L’emblématique statue siège aujourd’hui dans la salle Clémence Isaure de l’hôtel d’Assézat. © CC BY-SA 4.0/Frédéric Neupont/Wikimédia Commons
De la rumeur à la canonisation littéraire
La supercherie, pourtant dénoncée à plusieurs reprises par des érudits locaux, n’a pas freiné la ferveur populaire. Dès le XVIe siècle, Jean Bodin vante les mérités de Clémence Isaure dans ses discours. Jean Papire Masson poursuit cette construction en rédigeant en 1594 l' »Éloge de Clémence Isaure ».
Même Victor Hugo s’en mêle en 1822 dans Odes et Ballades :
Aussi belle qu’à sa naissance, votre muse se rit des ans et des douleurs ; le temps semble en passant respecter son enfance ».

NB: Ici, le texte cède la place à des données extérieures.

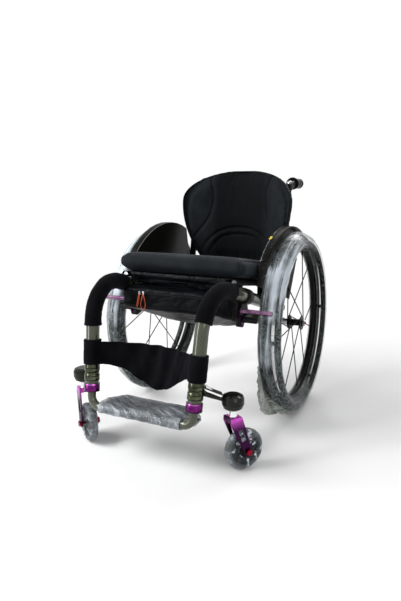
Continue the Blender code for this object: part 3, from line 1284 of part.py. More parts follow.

Charles Cros, un autre poète, clame :
Toulouse ! ville antique où fleurissent encore / Pour les poètes, vos fleurs d’or, Clémence Isaure ».
Une mémoire devenue institution
Aujourd’hui encore, l’Académie des Joeux floraux, installée à l’hôtel d’Assézat de Toulouse, fait chaque 3 mai l’éloge de Clémence Isaure. Dans la salle des Illustres du Capitole, sa statue préside les cérémonies. Les fleurs dorées remises aux lauréats évoquent par ailleurs son « testament », dont personne n’a jamais vu l’original. Et pourtant, sa mémoire perdure. Son nom orne des rues, une fontaine, une salle du Capitole. Elle est devenue l’icône d’une Toulouse poétique et cultivée, la marraine invisible des vers et des violettes.
Tableau de Félix Saurine de 1839 représentant « Clémence Isaure distribuant des récompenses aux troubadours accourus à sa voix ». Le tableau se trouve dans le vestibule de l’Académie des Jeux floraux à l’hôtel d’Assézat. © CC BY-SA 4.0/Frédéric Neupont/Wikimédia Commons
Ainsi, en lançant ce parcours à la recherche du testament de Dame Clémence, la Cave Poésie invite moins à résoudre un mystère qu’à explorer ce que les mythes disent de nous. Clémence Isaure n’a sans doute jamais vécu, mais son absence la rend indispensable, comme une illustration du pouvoir de la poésie : faire vivre ce qui n’a jamais existé, et inscrire l’imaginaire dans la pierre des villes.